Assim, a falha apresenta-se grave, de forma a justificar, por si só, a desaprovação das contas, devendo-se manter a determinação de recolhimento do valor irregular ao Tesouro Nacional, por expressa determinação do art. 18, § 3º, da Resolução TSE n. 23.4653/15.

(b) Omissão de doação estimável em dinheiro para outros candidatos:

A sentença considerou haver omissão em relação à doação no valor de R$ 399,00 ao candidato Derli da Costa Pena, registrada na prestação de contas do beneficiário, mas não anotada nas presentes contas.

Os recorrentes informaram ter retificado as contas, apresentando os documentos com o recurso. Tais documentos dão conta de três doações distintas, no valor de R$ 98,46, R$ 86,64 e R$ 204,00 (fl. 107). Além de informar três doações em vez de uma, como consta nas contas do beneficiário, o montante total equivale a R$ 389,10, distinto do valor declarado por Derli.

Assim, embora tenha retificado as contas, as informações não suprem a irregularidade, pois apresentou dados divergentes.

(c) Ausência de informações sobre notas ficais:

O parecer técnico, mediante informações obtidas por meio de circularização, apontou notas fiscais emitidas por fornecedores em divergência com as informações prestadas no presente processo.

Os prestadores informaram que realizaram diversas aquisições, compiladas em um única nota fiscal, a qual restou divergente com as diversas notas emitidas pelo fornecedor.

Como registrou o parecer conclusivo, a divergência foi esclarecida. Embora não justifique, por si só, a desaprovação das contas, levaria à anotação de ressalva, pois “o registro correto é lançar a despesa e, concomitantemente, lançar seu pagamento. Uma a uma, sem redução de informações para garantir a transparência da campanha” (fl. 66).

Correto, portanto, o juízo de primeiro grau no ponto.

(d) Ausência de prova do cancelamento de notas fiscais:

Em procedimento de circularização, o analista contábil identificou nota fiscal alusiva a uma despesa de R$ 70,00, a qual não havia sido registrada nas contas nem cancelada, na forma do art. 54 da Resolução TSE n. 23.463/15, o qual determina que o cancelamento dos documentos fiscais deve ser realizado de acordo com a legislação tributária.

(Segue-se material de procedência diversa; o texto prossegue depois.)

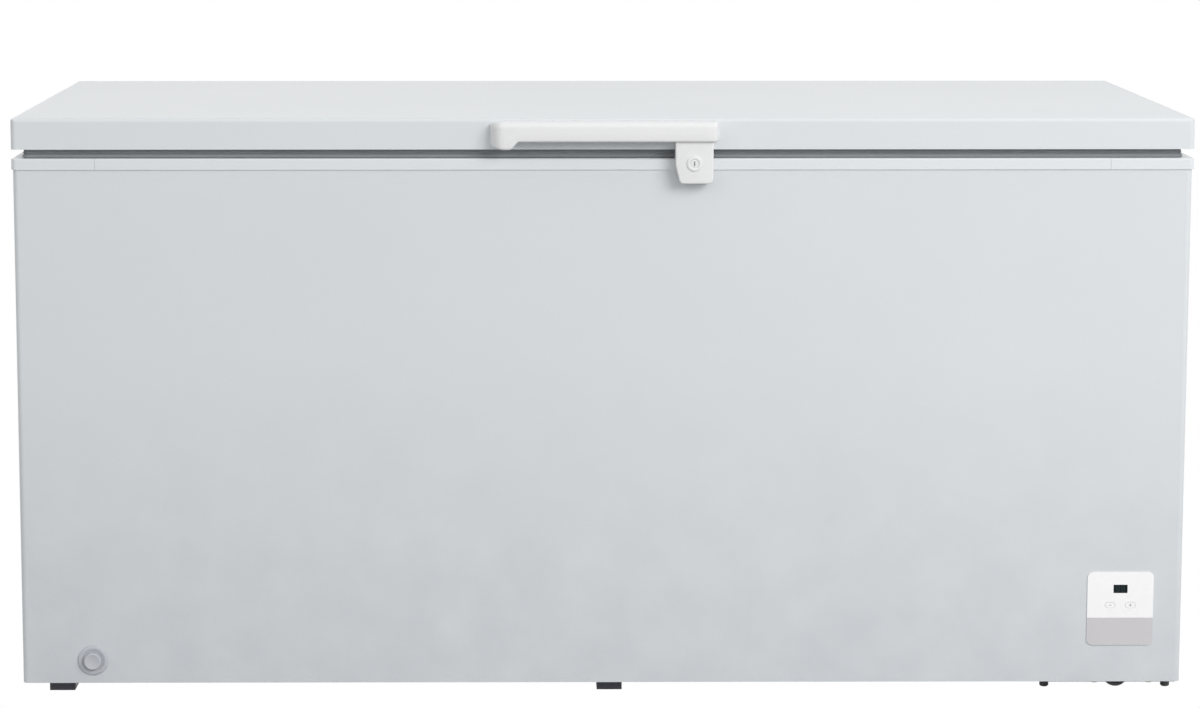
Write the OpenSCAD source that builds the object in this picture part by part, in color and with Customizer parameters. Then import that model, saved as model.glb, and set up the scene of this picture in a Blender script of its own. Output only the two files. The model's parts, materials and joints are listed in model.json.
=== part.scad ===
// Chest freezer with a counterbalanced lid, key lock, drain, control panel and rollers.
// Units are millimetres. The front faces -Y, +X is to the right of someone facing it, +Z is up.
// The origin is on the floor, under the middle of the whole freezer's box.

/* [Cabinet] */
// Width of the lid and the rim
cabinet_w = 1655; // [1350:5:2000]
// Depth of the lid and the rim, front to back
cabinet_d = 700; // [600:5:850]
// Height of the steel body under the rim
body_h = 735; // [600:5:900]
// Space between the floor and the body
ground_gap = 22; // [20:1:30]
// How far the body's faces sit in from the rim
body_inset = 2; // [1:0.5:4]
// Radius of the upright corners
corner_r = 8; // [6:1:12]
// Thickness of the steel sheet
sheet_t = 0.8; // [0.6:0.1:1.2]
// Width of the flanges that the wrap turns in at its rear and lower edges
wrap_flange = 16; // [12:1:20]

/* [Tub] */
// Thickness of the insulated walls
wall_t = 68; // [55:1:85]
// Thickness of the insulated floor
floor_t = 65; // [55:1:85]
// Thickness of the liner sheet
liner_t = 1; // [0.8:0.1:1.5]
// Radius of the tub's upright corners
liner_r = 12; // [10:1:20]

/* [Machine bay] */
// Width of the machine bay inside the right end
bay_w = 195; // [185:1:240]
// Height of the machine bay
bay_h = 230; // [215:1:280]
// Insulation between the bay and the tub
bay_wall_t = 55; // [45:1:70]
// Diameter of the compressor shell
compressor_d = 150; // [130:1:165]
// Height of the compressor shell
compressor_h = 160; // [130:1:175]

/* [Rim] */
// Height of the rim's outer face
rim_h = 15.5; // [12:0.5:20]
// Thickness of the rim's walls
rim_t = 3; // [2:0.5:4]
// Depth of the rim's lip inside the tub
rim_lip = 25; // [15:1:35]
// Length of a rim corner piece
rim_corner = 117; // [90:1:140]

/* [Lid] */
// Height of the lid's outer face
lid_h = 43.5; // [35:0.5:60]
// Space between the rim and the lid, which the gasket fills
lid_gap = 13; // [10:0.5:18]
// Radius of the lid's top edges
lid_edge_r = 5; // [3:0.5:8]
// How far the lid liner's raised panel reaches down
plug_depth = 20; // [15:1:25]
// How far the gasket sits in from the lid's edge
gasket_inset = 14; // [10:1:20]
// Width of the gasket
gasket_w = 20; // [16:1:24]

/* [Handle and lock] */
// Length of the handle
handle_l = 320.5; // [260:0.5:380]
// How far the handle stands out from the lid
handle_proud = 28; // [24:0.5:36]
// Height of the handle's bar
handle_bar_h = 28; // [22:0.5:32]
// Middle of the handle, from the middle of the lid
handle_x = 2.25; // [-300:0.25:300]
// Width of the lock housing
lock_w = 53; // [48:0.5:60]
// Height of the lock housing
lock_h = 59; // [54:0.5:66]
// Radius of the lock barrel
barrel_r = 9; // [7:0.5:10]

/* [Hinges] */
// Distance from the rim's end to the middle of the nearer hinge
hinge_in = 267.5; // [200:0.5:320]
// Radius of the hinge pin
pin_r = 3; // [2.5:0.25:4]
// Distance from the lid's rear edge back to the hinge pin
pin_back = 7; // [6.6:0.1:8]

/* [Drain and panel] */
// Distance from the rim's left end to the middle of the drain outlet
drain_in = 102.5; // [90:0.5:140]
// Height of the drain outlet above the floor
drain_z = 55; // [50:1:58]
// Outer diameter of the drain tube
drain_tube_d = 22; // [18:1:24]
// Width of the control panel
panel_w = 94; // [90:1:110]
// Height of the control panel
panel_h = 106; // [100:1:116]
// Height of the control panel's lower edge above the floor
panel_z = 75.5; // [65:0.5:90]

/* [Rollers and feet] */
// Radius of a roller
roller_r = 10; // [8:0.25:10]
// Width of a roller
roller_w = 13; // [10:0.5:16]
// Width of a base rail
rail_w = 36; // [32:1:44]
// Distance of the front rollers behind the front
roller_setback = 46; // [40:1:80]

/* [Basket] */
// Width of the wire basket
basket_w = 245; // [200:5:300]
// Height of the wire basket
basket_h = 210; // [150:5:260]
// Diameter of the basket's wires
wire_d = 3; // [2.5:0.5:4]

/* [Hidden] */
$fn = 48;

// Clearances
seam_gap = 0.3;       // between pieces of the rim and round moving pieces
seal_gap = 0.3;       // between the gasket and the rim
spin_gap = 0.05;      // round a turning shaft
key_gap = 0.35;       // round a button in its hole
button_travel = 0.8;

// Heights
z_body = ground_gap;
z_rim = z_body + body_h;
z_rim_top = z_rim + rim_h;
z_lid = z_rim_top + lid_gap;
z_lid_top = z_lid + lid_h;
z_tub = z_body + floor_t;
z_bay_top = z_body + bay_h;
z_step = z_bay_top + bay_wall_t;
z_foam_top = z_rim_top - rim_t;
z_plug = z_lid - plug_depth;

// Plan of the cabinet
knuckle_r = pin_r + 2.5;
cheek_r = pin_r + 3.5;
depth_all = handle_proud + cabinet_d + pin_back + cheek_r;
y_front = handle_proud - depth_all / 2;
y_back = y_front + cabinet_d;
y_mid = (y_front + y_back) / 2;
y_body = y_front + body_inset;
y_panel = y_back - body_inset - sheet_t;      // rear face of the back panel
skin_in = body_inset + sheet_t;               // inset of the wrap's inner face
body_x = cabinet_w / 2 - body_inset;
skin_x = cabinet_w / 2 - skin_in;
bay_x = body_x - bay_w;

// Tub
tub_in = body_inset + wall_t;
tub_x = cabinet_w / 2 - tub_in;
tub_y0 = y_front + tub_in;
tub_y1 = y_back - tub_in;
tub_step_x = bay_x - bay_wall_t;

// Hinges
pin_y = y_back + pin_back;
pin_z = z_rim_top - 6.5;
arm_w = 44;
cheek_t = 2.5;
bracket_w = arm_w + 16;
ear_w = 8;

// Machine bay
compressor_x = (bay_x + skin_x) / 2;
compressor_y = y_back - 190;
foot_dx = 39;
foot_dy = 78;
tray_t = 1.5;
grommet_h = 14;
z_compressor = z_body + grommet_h + 2;
machine_tube_r = 3;

// Handle and lock
handle_x0 = handle_x - handle_l / 2;
handle_x1 = handle_x + handle_l / 2;
handle_top = z_lid_top - 3;
handle_bottom = handle_top - handle_bar_h;
lock_x = handle_x1 - 36;
lock_z = handle_bottom - 30.5;
lock_x0 = lock_x - lock_w / 2;
lock_x1 = lock_x + lock_w / 2;
lock_z0 = handle_bottom - lock_h;
lock_face = handle_proud - 6;
lock_wall = 3;
cam_front = 12;
cam_t = 2.5;
cam_l = 19;
cam_w = 9;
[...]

Os recorrentes juntaram documento pertinente no qual se lê que a nota foi devidamente cancelada em 12.12.2016 (fl. 117), tendo-se por superada essa irregularidade.

(e) Existência de dívidas de campanha não assumidas pelo partido:

A sentença considerou existir dívida de campanha no valor de R$ 54,75, sem provas da assunção de dívida pelo órgão partidário.

Os recorrentes esclarecem que não há dívida de campanha, pois a despesa de R$ 4.354,71, na verdade, foi quitada com um desconto de R$ 54,71 sem a emissão de uma nova nota fiscal. O argumento é plausível, considerando que o desconto foi anotado à mão, na própria nota fiscal (fl. 56), e o respectivo cheque emitido para o seu pagamento foi preenchido já com o desconto (fl. 10).

A irregularidade, portanto, resta esclarecida.

 

Diante de todo o exposto, deve ser mantida a conclusão da sentença, no sentido da desaprovação das contas e do recolhimento de R$ 12.282,00 ao Tesouro Nacional.

Ainda que os recorrentes tenham esclarecido as duas últimas irregularidades, a superação das falhas não afasta as conclusões do juízo de primeiro grau, pois as falhas remanescentes, notadamente os depósitos acima de R$ 1.064,00, justificam tal desaprovação.

 

Ante o exposto, VOTO pelo desprovimento do recurso interposto.